— TASK TO COMPLETE —
Below is a listing; copy all of it exactly.

• • • • • • •

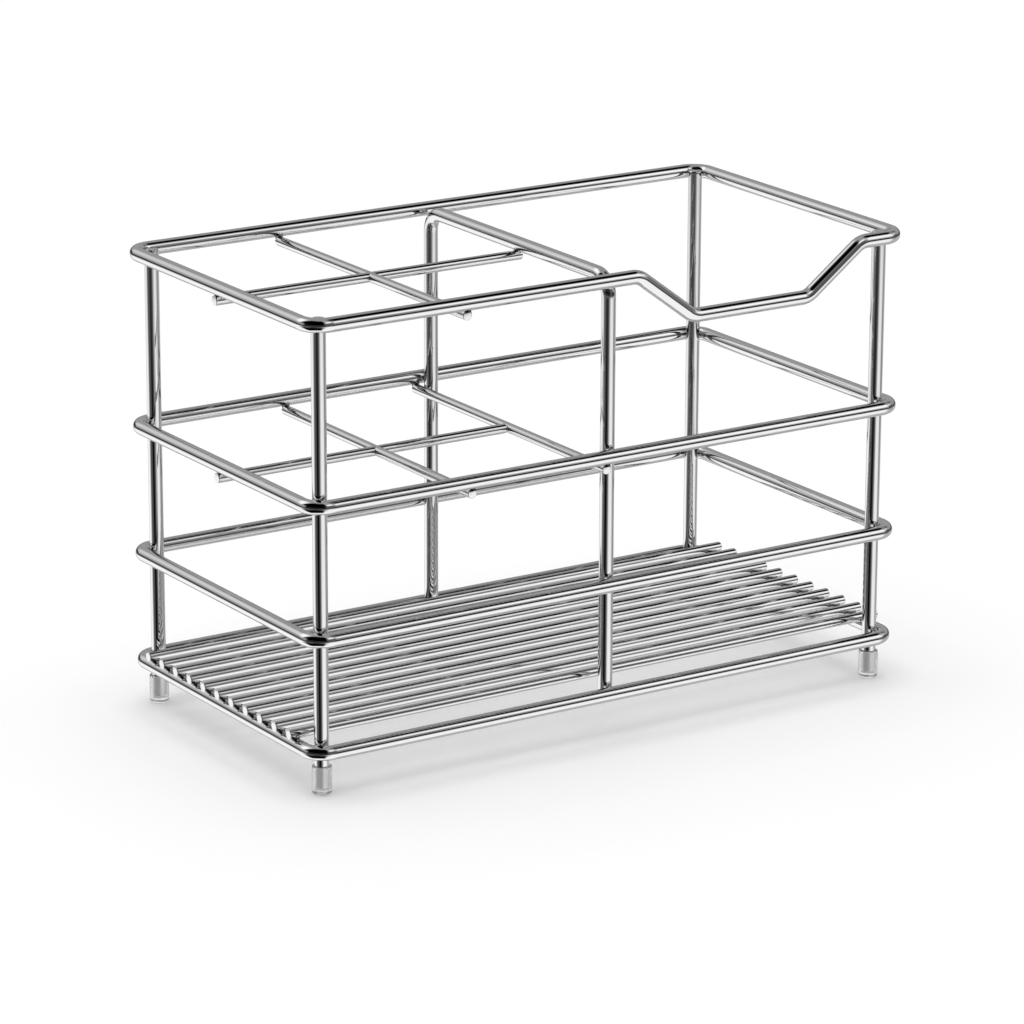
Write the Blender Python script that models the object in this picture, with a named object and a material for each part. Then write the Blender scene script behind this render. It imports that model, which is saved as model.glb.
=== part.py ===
"""Wire toothbrush holder for a washstand, as its separate wires and foot caps.

Four bent wire rings stand on four corner posts. A hoop divides the holder into a
bin and a toothbrush side, where two grids of thin rods mark out the slots, and a
row of thin rods is the floor. At each weld the crossing wire has a saddle, cut to
the round of the wire that carries it. Metres, +Z up, +X to the bin's end, and the
origin on the floor below the middle of the rings.
"""

import math

import bmesh
import bpy
from mathutils import Matrix, Vector

MM = 0.001

# Wire stock and welds
FRAME_WIRE = 4.0 * MM  # diameter of the rings, the posts and the hoop
GRID_WIRE = 2.8 * MM  # diameter of the thin rods
WELD_SETDOWN = 0.12 * MM  # how far a weld sinks one wire into the next
WELD_GAP = 0.3 * MM  # clearance between a saddle and the wire that lies in it

# Rings, between wire centres
RING_LENGTH = 190.0 * MM
RING_WIDTH = 97.7 * MM
CORNER_BEND = 5.5 * MM  # centre-line radius of the rings' corners
LOWER_RING_STEP = 31.3 * MM  # base ring up to the lower ring
UPPER_RING_STEP = 36.55 * MM  # lower ring up to the upper ring
RIM_STEP = 49.1 * MM  # upper ring up to the rim

# Foot caps, posts
CAP_HEIGHT = 7.9 * MM
CAP_WALL = 0.7 * MM  # outside of the cap beyond the post
CAP_FLOOR = 1.5 * MM
CAP_EDGE = 0.5 * MM  # round of the cap's bottom edge
CAP_LIP = 0.25 * MM  # chamfer of the cap's mouth
BARE_POST = 2.7 * MM  # post that shows between the cap and the base ring
POST_RISE = 1.05 * MM  # top of a post above the rim's centre line
POST_EDGE = 0.3 * MM  # chamfer of a post's top

# Divider hoop and the dip of the rim in front of the bin
BIN_LENGTH = 95.3 * MM  # hoop to the rim's end wire, between centres
HOOP_BEND = 5.5 * MM
LEG_END = 1.0 * MM  # end of a hoop leg below the base ring's centre line
DIP_FROM_HOOP = 7.0 * MM  # hoop to the corner where the rim starts to drop
DIP_FROM_END = 14.0 * MM  # corner where it is level again to the end wire
DIP_DEPTH = 13.3 * MM
DIP_SLOPE = math.radians(36.5)
DIP_BEND = 6.0 * MM

# Grids of thin rods
LOWER_FIRST_CELL = 48.9 * MM  # end wire to the lower grid's middle rod
LEG_SETDOWN = 0.7 * MM  # how far the end rod is pressed into the hoop's legs
LONG_ROD_OVERHANG = 1.3 * MM  # long rods past the centre of the end wire
HOOP_OVERHANG = 1.0 * MM  # upper long rod past the centre of the hoop
CROSS_ROD_OVERHANG = 0.15 * MM  # cross rods past the centres of the side wires
BASE_ROD_OVERHANG = 2.3 * MM  # base rods past the centres of the end wires
BASE_ROD_CLEARANCE = 2.6 * MM  # outermost base rod to the posts beside it
BASE_ROD_COUNT = 11

# Smoothness of the solids
FRAME_SIDES = 16
ROD_SIDES = 12
CAP_SIDES = 20
BEND_STEP = math.radians(90 / 8)
SHARP_EDGE = math.radians(40)
MERGE = 0.001 * MM  # points closer than this are one point

# Places that follow from the sizes above
FRAME_RADIUS = FRAME_WIRE / 2
ROD_RADIUS = GRID_WIRE / 2
END_X = RING_LENGTH / 2
SIDE_Y = RING_WIDTH / 2

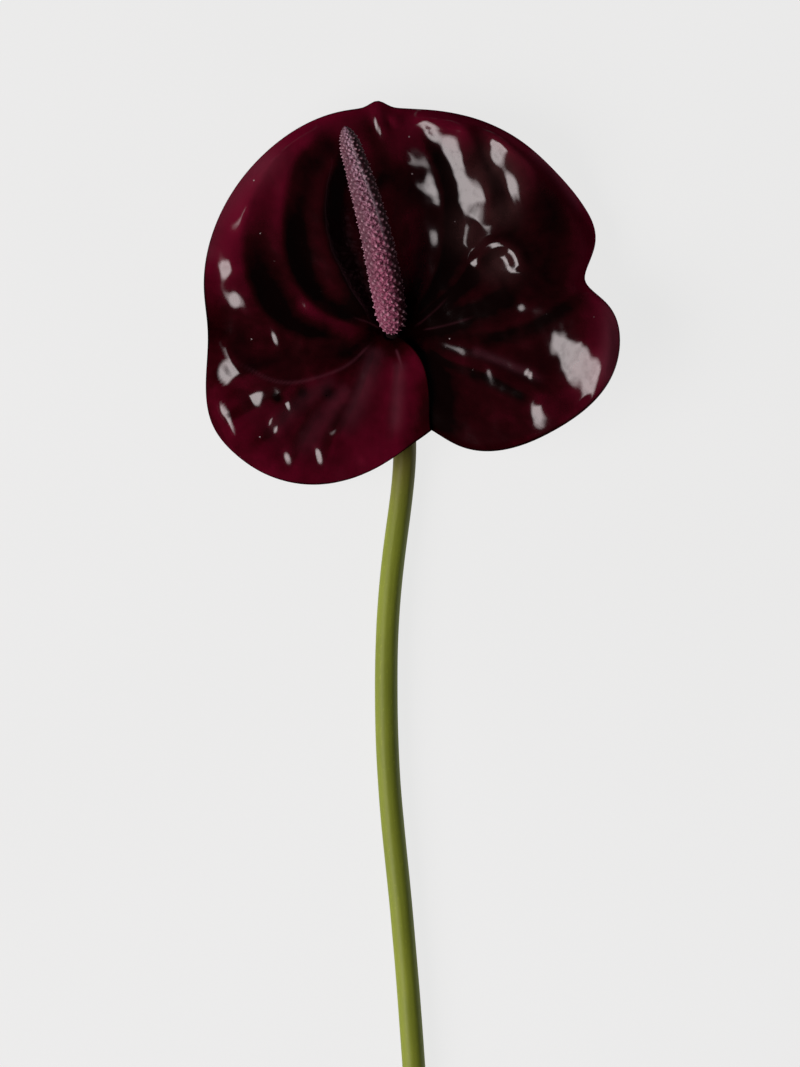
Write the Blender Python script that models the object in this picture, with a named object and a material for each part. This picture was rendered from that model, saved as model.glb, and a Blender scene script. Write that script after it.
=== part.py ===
"""An anthurium flower, cut with its stem and laid on its back on a table.

Three pieces that a florist could pull apart: the stem, the heart-shaped spathe that grows as a
collar round the stem's end, and the spadix that stands on that end, over the spathe.

Lengths below are in millimetres, in the flower's own frame: the table is Z = 0, the node where the
three pieces meet is over X = Y = 0, and the stem runs away along -Y. An empty carries the pieces
and puts the middle of the whole flower's underside on the world origin.
"""
import math

import bpy
import numpy as np

MM = 0.001

# The node: the height of its centre, and how steeply the stem's end climbs through it.
NODE_HEIGHT = 9.0
NODE_CLIMB = math.radians(39)
GAP = 0.3                                    # clearance between pieces that touch

# Stem: a round stalk that rests on the table and turns up in its last stretch.
STEM_RADIUS = 3.3
STEM_RISE_START = -14.0                      # Y where it leaves the table
STEM_SIDES = 16
STEM_STEP = 5.0                              # distance between its rings
STEM_RISE_RINGS = 6                          # rings in the stretch that turns up
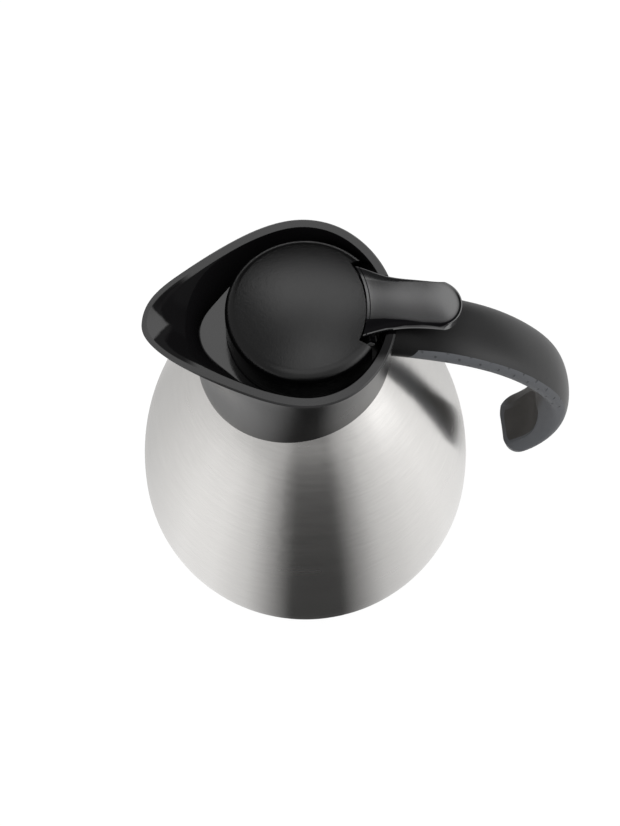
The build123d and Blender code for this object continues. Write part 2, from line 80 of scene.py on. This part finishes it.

• • • • • • •

— FINISHED ANSWER —
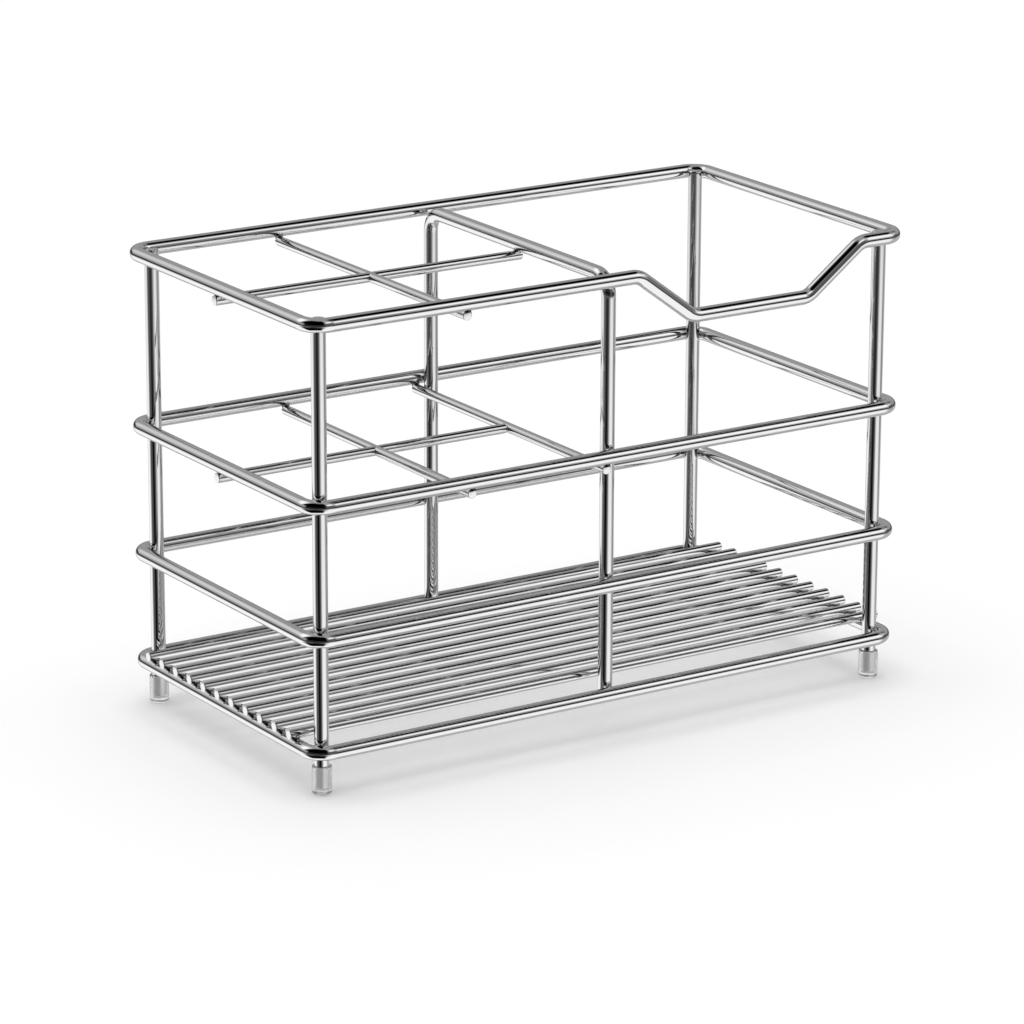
Write the Blender Python script that models the object in this picture, with a named object and a material for each part. Then write the Blender scene script behind this render. It imports that model, which is saved as model.glb.
=== part.py ===
"""Wire toothbrush holder for a washstand, as its separate wires and foot caps.

Four bent wire rings stand on four corner posts. A hoop divides the holder into a
bin and a toothbrush side, where two grids of thin rods mark out the slots, and a
row of thin rods is the floor. At each weld the crossing wire has a saddle, cut to
the round of the wire that carries it. Metres, +Z up, +X to the bin's end, and the
origin on the floor below the middle of the rings.
"""

import math

import bmesh
import bpy
from mathutils import Matrix, Vector

MM = 0.001

# Wire stock and welds
FRAME_WIRE = 4.0 * MM  # diameter of the rings, the posts and the hoop
GRID_WIRE = 2.8 * MM  # diameter of the thin rods
WELD_SETDOWN = 0.12 * MM  # how far a weld sinks one wire into the next
WELD_GAP = 0.3 * MM  # clearance between a saddle and the wire that lies in it

# Rings, between wire centres
RING_LENGTH = 190.0 * MM
RING_WIDTH = 97.7 * MM
CORNER_BEND = 5.5 * MM  # centre-line radius of the rings' corners
LOWER_RING_STEP = 31.3 * MM  # base ring up to the lower ring
UPPER_RING_STEP = 36.55 * MM  # lower ring up to the upper ring
RIM_STEP = 49.1 * MM  # upper ring up to the rim

# Foot caps, posts
CAP_HEIGHT = 7.9 * MM
CAP_WALL = 0.7 * MM  # outside of the cap beyond the post
CAP_FLOOR = 1.5 * MM
CAP_EDGE = 0.5 * MM  # round of the cap's bottom edge
CAP_LIP = 0.25 * MM  # chamfer of the cap's mouth
BARE_POST = 2.7 * MM  # post that shows between the cap and the base ring
POST_RISE = 1.05 * MM  # top of a post above the rim's centre line
POST_EDGE = 0.3 * MM  # chamfer of a post's top

# Divider hoop and the dip of the rim in front of the bin
BIN_LENGTH = 95.3 * MM  # hoop to the rim's end wire, between centres
HOOP_BEND = 5.5 * MM
LEG_END = 1.0 * MM  # end of a hoop leg below the base ring's centre line
DIP_FROM_HOOP = 7.0 * MM  # hoop to the corner where the rim starts to drop
DIP_FROM_END = 14.0 * MM  # corner where it is level again to the end wire
DIP_DEPTH = 13.3 * MM
DIP_SLOPE = math.radians(36.5)
DIP_BEND = 6.0 * MM

# Grids of thin rods
LOWER_FIRST_CELL = 48.9 * MM  # end wire to the lower grid's middle rod
LEG_SETDOWN = 0.7 * MM  # how far the end rod is pressed into the hoop's legs
LONG_ROD_OVERHANG = 1.3 * MM  # long rods past the centre of the end wire
HOOP_OVERHANG = 1.0 * MM  # upper long rod past the centre of the hoop
CROSS_ROD_OVERHANG = 0.15 * MM  # cross rods past the centres of the side wires
BASE_ROD_OVERHANG = 2.3 * MM  # base rods past the centres of the end wires
BASE_ROD_CLEARANCE = 2.6 * MM  # outermost base rod to the posts beside it
BASE_ROD_COUNT = 11

# Smoothness of the solids
FRAME_SIDES = 16
ROD_SIDES = 12
CAP_SIDES = 20
BEND_STEP = math.radians(90 / 8)
SHARP_EDGE = math.radians(40)
MERGE = 0.001 * MM  # points closer than this are one point

# Places that follow from the sizes above
FRAME_RADIUS = FRAME_WIRE / 2
ROD_RADIUS = GRID_WIRE / 2
END_X = RING_LENGTH / 2
SIDE_Y = RING_WIDTH / 2

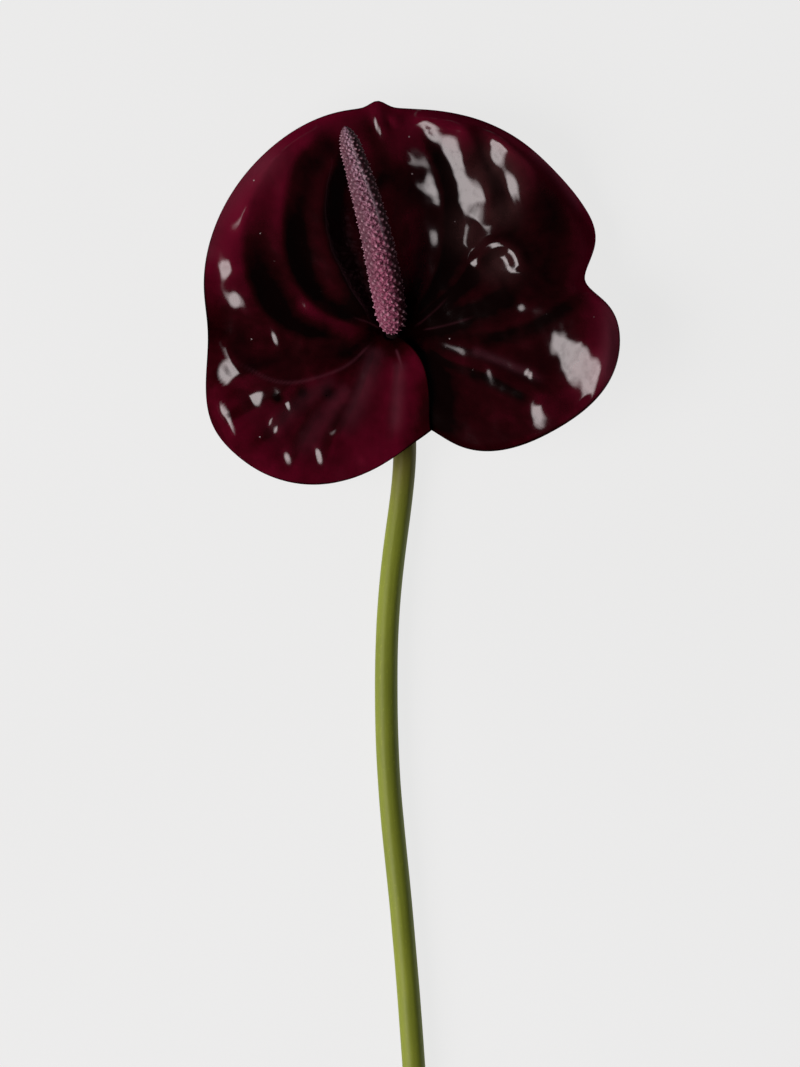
Write the Blender Python script that models the object in this picture, with a named object and a material for each part. This picture was rendered from that model, saved as model.glb, and a Blender scene script. Write that script after it.
=== part.py ===
"""An anthurium flower, cut with its stem and laid on its back on a table.

Three pieces that a florist could pull apart: the stem, the heart-shaped spathe that grows as a
collar round the stem's end, and the spadix that stands on that end, over the spathe.

Lengths below are in millimetres, in the flower's own frame: the table is Z = 0, the node where the
three pieces meet is over X = Y = 0, and the stem runs away along -Y. An empty carries the pieces
and puts the middle of the whole flower's underside on the world origin.
"""
import math

import bpy
import numpy as np

MM = 0.001

# The node: the height of its centre, and how steeply the stem's end climbs through it.
NODE_HEIGHT = 9.0
NODE_CLIMB = math.radians(39)
GAP = 0.3                                    # clearance between pieces that touch

# Stem: a round stalk that rests on the table and turns up in its last stretch.
STEM_RADIUS = 3.3
STEM_RISE_START = -14.0                      # Y where it leaves the table
STEM_SIDES = 16
STEM_STEP = 5.0                              # distance between its rings
STEM_RISE_RINGS = 6                          # rings in the stretch that turns up
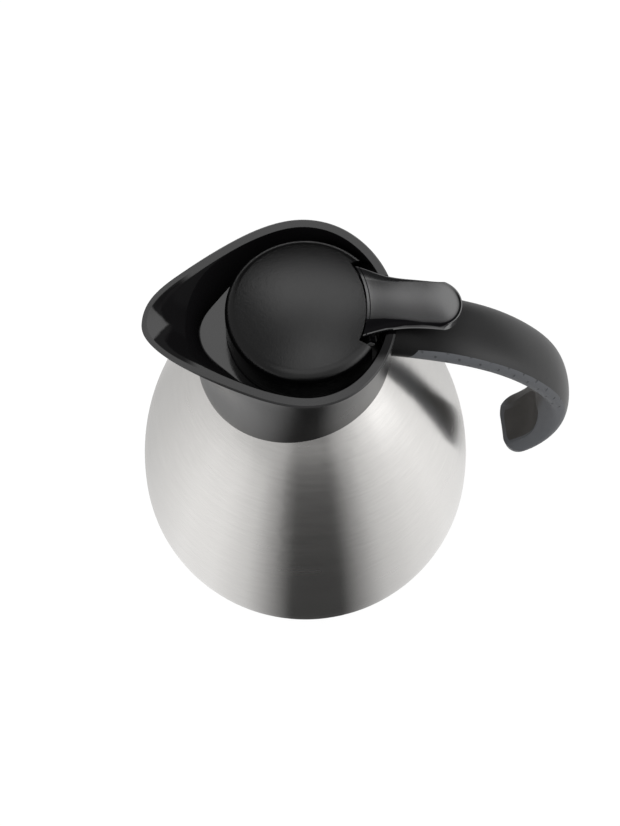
The build123d and Blender code for this object continues. Write part 2, from line 80 of scene.py on. This part finishes it.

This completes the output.